LOL You guys finally found something you can't blame on Obama. Here's another take from Wikepedia...

Causes of the Great Recession

The immediate or proximate cause of the crisis in 2008 was the failure or risk of failure at major financial institutions globally, starting with the rescue of investment bank Bear Stearns in March 2008 and the failure of Lehman Brothers in September 2008. Many of these institutions had invested in risky securities that lost much or all of their value when U.S. and European housing bubbles began to deflate during the 2007-2009 period, depending on the country. Further, many institutions had become dependent on short-term (overnight) funding markets subject to disruption.[7][8]

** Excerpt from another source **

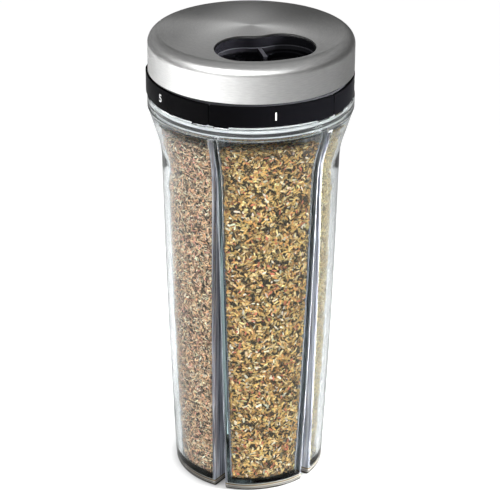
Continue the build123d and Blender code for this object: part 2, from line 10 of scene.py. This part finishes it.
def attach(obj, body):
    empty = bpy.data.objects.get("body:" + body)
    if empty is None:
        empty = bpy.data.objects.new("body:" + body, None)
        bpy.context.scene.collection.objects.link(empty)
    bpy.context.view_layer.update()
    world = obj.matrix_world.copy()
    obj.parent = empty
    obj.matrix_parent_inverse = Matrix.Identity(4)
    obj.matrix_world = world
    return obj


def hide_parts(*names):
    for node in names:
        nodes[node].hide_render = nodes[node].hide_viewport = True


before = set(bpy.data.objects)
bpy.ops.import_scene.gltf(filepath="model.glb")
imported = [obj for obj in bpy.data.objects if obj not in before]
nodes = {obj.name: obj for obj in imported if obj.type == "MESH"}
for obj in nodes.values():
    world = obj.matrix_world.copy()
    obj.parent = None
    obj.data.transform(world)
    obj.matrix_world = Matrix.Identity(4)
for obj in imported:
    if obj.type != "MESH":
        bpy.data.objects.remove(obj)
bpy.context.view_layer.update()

The origin of these housing bubbles involves two major factors: 1) Low interest rates in the U.S. and Europe following the 2000-2001 U.S. recession; and 2) Significant growth in savings available from developing nations due to ongoing trade imbalances.[9] These factors drove a large increase in demand for high-yield investments. Large investment banks connected the housing markets to this large supply of savings via innovative new securities, fueling housing bubbles in the U.S. and Europe.[10]

Many institutions lowered credit standards to continue feeding the global demand for mortgage securities, generating huge profits which its investors shared. They also shared the risk. When the bubbles developed, household debt levels rose sharply after the year 2000 globally. Households became dependent on being able to refinance their mortgages. Further, U.S. households often had adjustable rate mortgages, which had lower initial interest rates and payments that later rose. When global credit markets essentially stopped funding mortgage-related investments in the 2007-2008 period, U.S. homeowners were no longer able to refinance and defaulted in record numbers, leading to the collapse of securities backed by these mortgages that now pervaded the system.[10][11]

The failure rates of subprime mortgages were the first symptom of a credit boom turned to bust and of a real estate shock. But large default rates on subprime mortgages cannot account for the severity of the crisis. Rather, low-quality mortgages acted as an accelerant to the fire that spread through the entire financial system. The latter had become fragile as a result of several factors that are unique to this crisis: the transfer of assets from the balance sheets of banks to the markets, the creation of complex and opaque assets, the failure of ratings agencies to properly assess the risk of such assets, and the application of fair value accounting. To these novel factors, one must add the now standard failure of regulators and supervisors in spotting and correcting the emerging weaknesses.[12]

Federal Reserve Chair Ben Bernanke testified in September 2010 regarding the causes of the crisis. He wrote that there were shocks or triggers (i.e., particular events that touched off the crisis) and vulnerabilities (i.e., structural weaknesses in the financial system, regulation and supervision) that amplified the shocks. Examples of triggers included: losses on subprime mortgage securities that began in 2007 and a run on the shadow banking system that began in mid-2007, which adversely affected the functioning of money markets. Examples of vulnerabilities in the private sector included: financial institution dependence on unstable sources of short-term funding such as repurchase agreements or Repos; deficiencies in corporate risk management; excessive use of leverage (borrowing to invest); and inappropriate usage of derivatives as a tool for taking excessive risks. Examples of vulnerabilities in the public sector included: statutory gaps and conflicts between regulators; ineffective use of regulatory authority; and ineffective crisis management capabilities. Bernanke also discussed "Too big to fail" institutions, monetary policy, and trade deficits.[13]



IMO. The whole thing was caused by a philosophy of government deregulation and free markets that was at the core of republican politics. Unfortunately a few democrats bought into it as well.